━━━━━ Data excerpt

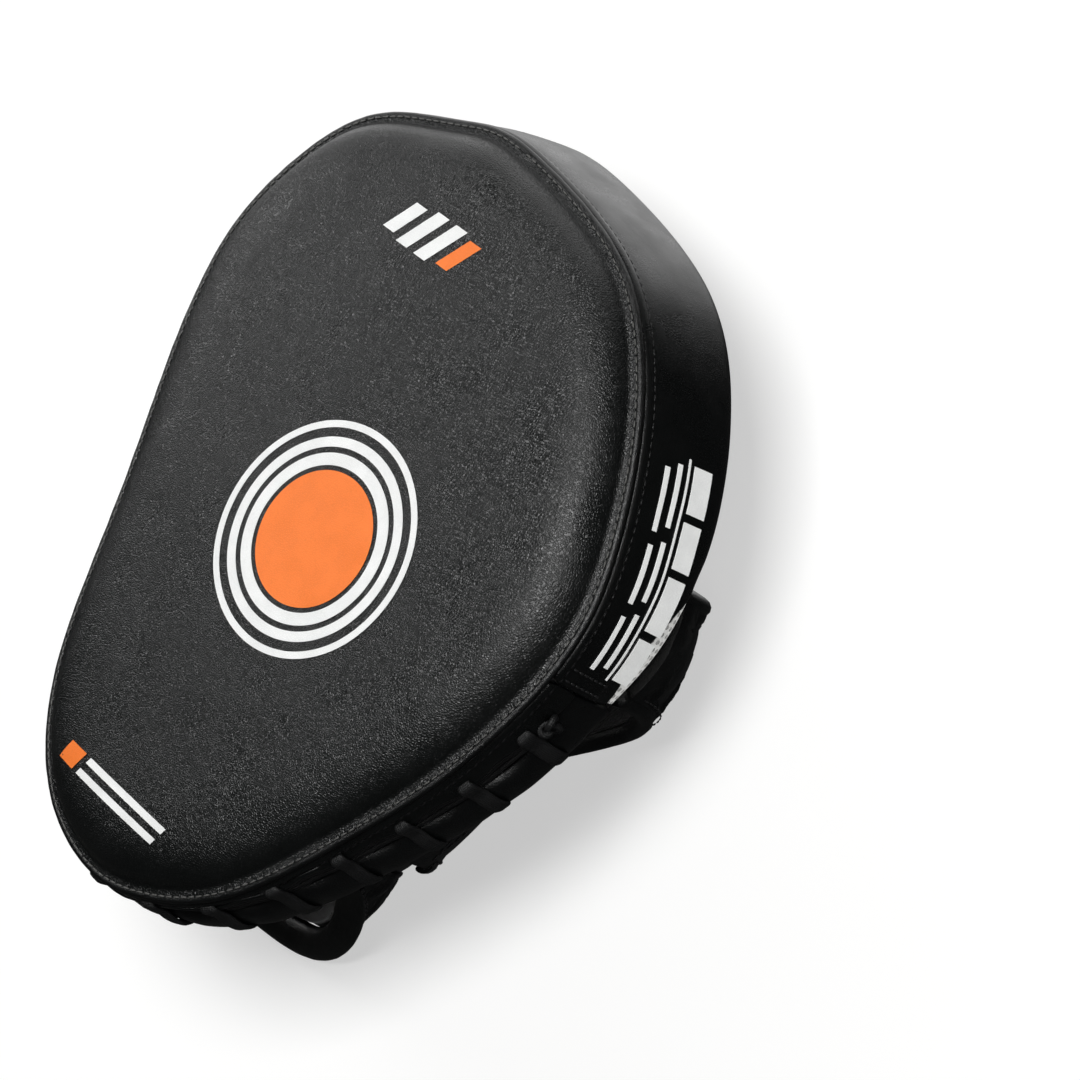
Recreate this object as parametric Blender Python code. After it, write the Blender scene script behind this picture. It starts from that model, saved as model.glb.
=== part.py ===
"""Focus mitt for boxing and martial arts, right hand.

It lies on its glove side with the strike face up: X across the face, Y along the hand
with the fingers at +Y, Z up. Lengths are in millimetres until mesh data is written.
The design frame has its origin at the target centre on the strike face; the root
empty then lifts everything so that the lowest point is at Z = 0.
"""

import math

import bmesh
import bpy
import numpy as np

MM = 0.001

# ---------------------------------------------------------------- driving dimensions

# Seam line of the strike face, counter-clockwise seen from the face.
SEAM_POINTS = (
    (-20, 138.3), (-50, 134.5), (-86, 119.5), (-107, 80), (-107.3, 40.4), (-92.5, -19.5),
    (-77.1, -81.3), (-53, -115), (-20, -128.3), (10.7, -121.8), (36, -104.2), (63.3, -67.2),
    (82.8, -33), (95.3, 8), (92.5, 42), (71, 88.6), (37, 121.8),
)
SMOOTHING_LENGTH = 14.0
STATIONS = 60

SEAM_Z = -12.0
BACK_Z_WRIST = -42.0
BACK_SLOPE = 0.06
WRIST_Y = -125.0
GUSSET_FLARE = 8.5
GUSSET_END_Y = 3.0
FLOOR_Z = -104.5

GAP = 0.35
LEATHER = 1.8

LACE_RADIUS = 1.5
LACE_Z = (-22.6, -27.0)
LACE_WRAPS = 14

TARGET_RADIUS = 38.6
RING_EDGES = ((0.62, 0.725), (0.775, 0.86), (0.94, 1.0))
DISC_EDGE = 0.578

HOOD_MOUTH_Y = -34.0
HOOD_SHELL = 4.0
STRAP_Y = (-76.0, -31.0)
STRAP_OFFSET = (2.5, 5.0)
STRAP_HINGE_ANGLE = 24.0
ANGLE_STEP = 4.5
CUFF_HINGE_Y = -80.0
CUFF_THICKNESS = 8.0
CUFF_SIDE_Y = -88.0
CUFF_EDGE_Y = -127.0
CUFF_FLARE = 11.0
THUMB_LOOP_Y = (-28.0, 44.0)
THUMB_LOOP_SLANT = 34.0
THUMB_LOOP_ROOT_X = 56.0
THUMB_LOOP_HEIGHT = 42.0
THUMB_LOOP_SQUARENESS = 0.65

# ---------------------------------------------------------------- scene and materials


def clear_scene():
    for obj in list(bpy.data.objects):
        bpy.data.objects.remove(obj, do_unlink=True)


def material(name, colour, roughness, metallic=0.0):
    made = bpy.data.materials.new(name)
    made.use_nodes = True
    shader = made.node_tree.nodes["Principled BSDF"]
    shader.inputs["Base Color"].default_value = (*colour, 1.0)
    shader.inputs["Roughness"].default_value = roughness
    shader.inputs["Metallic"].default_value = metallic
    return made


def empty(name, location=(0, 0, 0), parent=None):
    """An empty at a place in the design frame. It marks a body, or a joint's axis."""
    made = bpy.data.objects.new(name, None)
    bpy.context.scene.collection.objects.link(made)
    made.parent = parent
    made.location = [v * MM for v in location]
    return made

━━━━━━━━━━

#### [Your instructions]
Copy the material above verbatim.

#### [Worked answer]
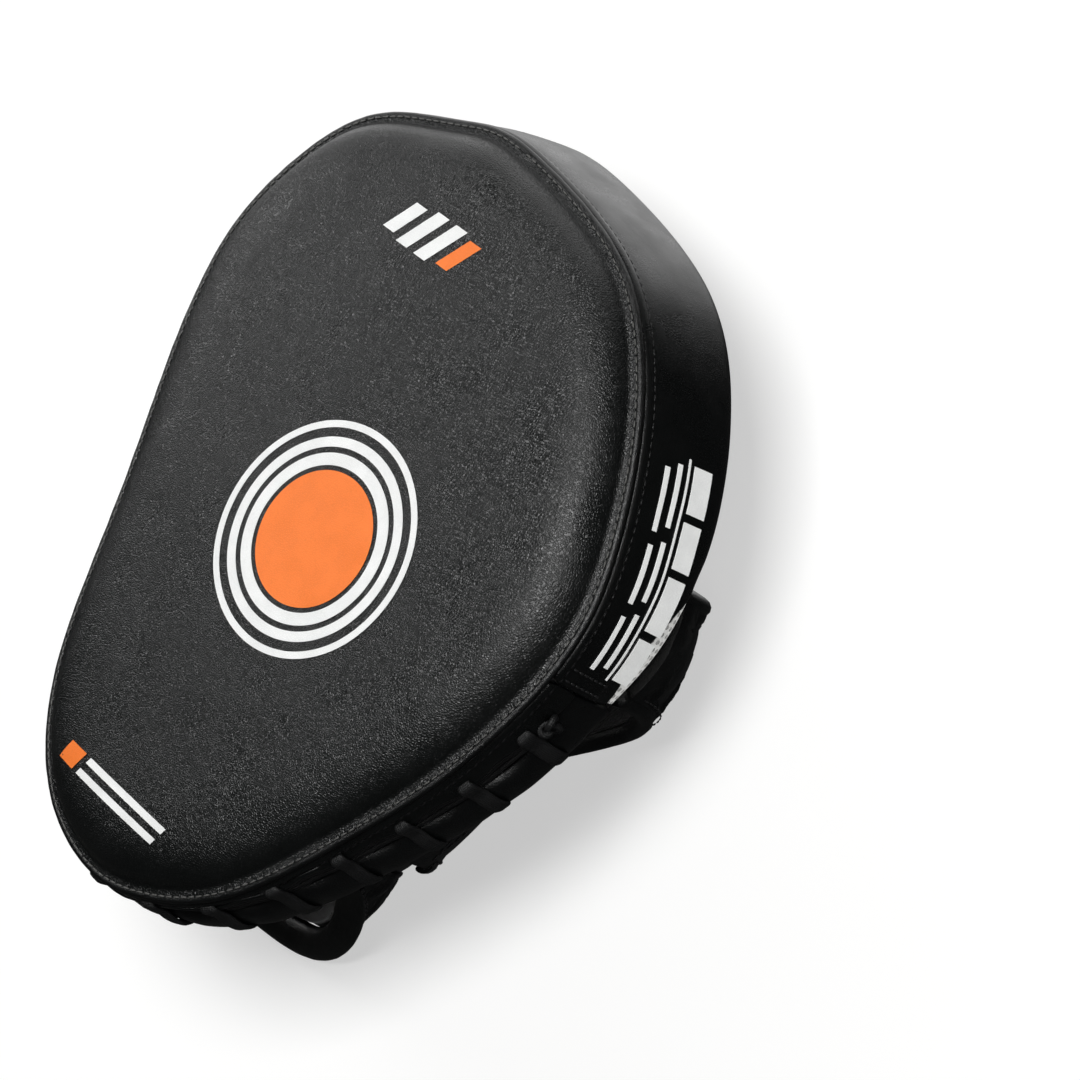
Recreate this object as parametric Blender Python code. After it, write the Blender scene script behind this picture. It starts from that model, saved as model.glb.
=== part.py ===
"""Focus mitt for boxing and martial arts, right hand.

It lies on its glove side with the strike face up: X across the face, Y along the hand
with the fingers at +Y, Z up. Lengths are in millimetres until mesh data is written.
The design frame has its origin at the target centre on the strike face; the root
empty then lifts everything so that the lowest point is at Z = 0.
"""

import math

import bmesh
import bpy
import numpy as np

MM = 0.001

# ---------------------------------------------------------------- driving dimensions

# Seam line of the strike face, counter-clockwise seen from the face.
SEAM_POINTS = (
    (-20, 138.3), (-50, 134.5), (-86, 119.5), (-107, 80), (-107.3, 40.4), (-92.5, -19.5),
    (-77.1, -81.3), (-53, -115), (-20, -128.3), (10.7, -121.8), (36, -104.2), (63.3, -67.2),
    (82.8, -33), (95.3, 8), (92.5, 42), (71, 88.6), (37, 121.8),
)
SMOOTHING_LENGTH = 14.0
STATIONS = 60

SEAM_Z = -12.0
BACK_Z_WRIST = -42.0
BACK_SLOPE = 0.06
WRIST_Y = -125.0
GUSSET_FLARE = 8.5
GUSSET_END_Y = 3.0
FLOOR_Z = -104.5

GAP = 0.35
LEATHER = 1.8

LACE_RADIUS = 1.5
LACE_Z = (-22.6, -27.0)
LACE_WRAPS = 14

TARGET_RADIUS = 38.6
RING_EDGES = ((0.62, 0.725), (0.775, 0.86), (0.94, 1.0))
DISC_EDGE = 0.578

HOOD_MOUTH_Y = -34.0
HOOD_SHELL = 4.0
STRAP_Y = (-76.0, -31.0)
STRAP_OFFSET = (2.5, 5.0)
STRAP_HINGE_ANGLE = 24.0
ANGLE_STEP = 4.5
CUFF_HINGE_Y = -80.0
CUFF_THICKNESS = 8.0
CUFF_SIDE_Y = -88.0
CUFF_EDGE_Y = -127.0
CUFF_FLARE = 11.0
THUMB_LOOP_Y = (-28.0, 44.0)
THUMB_LOOP_SLANT = 34.0
THUMB_LOOP_ROOT_X = 56.0
THUMB_LOOP_HEIGHT = 42.0
THUMB_LOOP_SQUARENESS = 0.65

# ---------------------------------------------------------------- scene and materials


def clear_scene():
    for obj in list(bpy.data.objects):
        bpy.data.objects.remove(obj, do_unlink=True)


def material(name, colour, roughness, metallic=0.0):
    made = bpy.data.materials.new(name)
    made.use_nodes = True
    shader = made.node_tree.nodes["Principled BSDF"]
    shader.inputs["Base Color"].default_value = (*colour, 1.0)
    shader.inputs["Roughness"].default_value = roughness
    shader.inputs["Metallic"].default_value = metallic
    return made


def empty(name, location=(0, 0, 0), parent=None):
    """An empty at a place in the design frame. It marks a body, or a joint's axis."""
    made = bpy.data.objects.new(name, None)
    bpy.context.scene.collection.objects.link(made)
    made.parent = parent
    made.location = [v * MM for v in location]
    return made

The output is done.